What forsaken rabbit hole have you brought me to now?
The Principia Discordia[1].
[1] https://principiadiscordia.com/book/6.php
[1] https://principiadiscordia.com/book/6.php
Should be:
M2: Something inside my brain said that, so it must be true.
M2: Something inside my brain said that, so it must be true.
The Trivium was a field of study for students at university in the middle ages. "Trivial" has also been said to refer to something only of interest to a student of the trivium.
I'm surprised wikipedia doesn't have that theory.
I'm surprised wikipedia doesn't have that theory.
It's a bad article.
The trivium was rhetoric, grammar, and logic - the basic tools of reasoning and argument. It formed a basis for further study; the quadrivium relied on knowledge of the trivium, and consisted of astronomy, geometry, arithmetic and music.
The trivium was "trivial" because it was "Knowledge 101" - a foundation course, as it were.

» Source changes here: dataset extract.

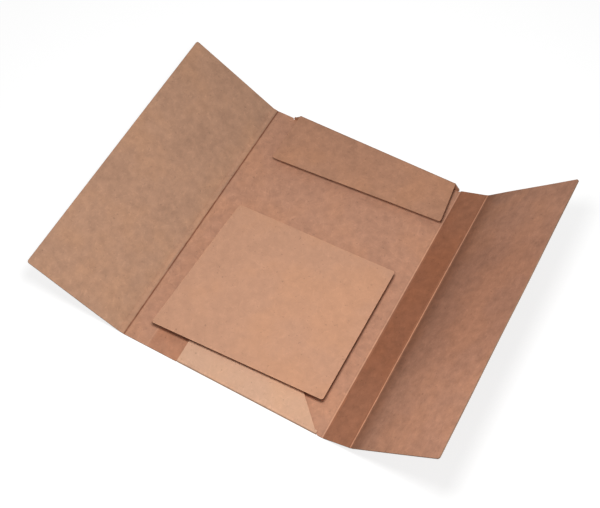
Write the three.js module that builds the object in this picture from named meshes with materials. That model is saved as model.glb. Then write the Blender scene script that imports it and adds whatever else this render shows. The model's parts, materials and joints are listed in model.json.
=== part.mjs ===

A proposition is trivially true if it can be seen to be true merely by inspecting the proposition, and without reference to real-world facts. If all statements are true by definition, you don't even need to inspect them. So I guess "trivialism" is the position that all statements are trivially true.
The trivium was rhetoric, grammar, and logic - the basic tools of reasoning and argument. It formed a basis for further study; the quadrivium relied on knowledge of the trivium, and consisted of astronomy, geometry, arithmetic and music.
The trivium was "trivial" because it was "Knowledge 101" - a foundation course, as it were.
A proposition is trivially true if it can be seen to be true merely by inspecting the proposition, and without reference to real-world facts. If all statements are true by definition, you don't even need to inspect them. So I guess "trivialism" is the position that all statements are trivially true.
Tevye the Dairyman was famously at times a trivialist.
M2: Everything is true.
GP: Even false things?
M2: Even false things are true.
GP: How can that be?
M2: I don't know man, I didn't do it.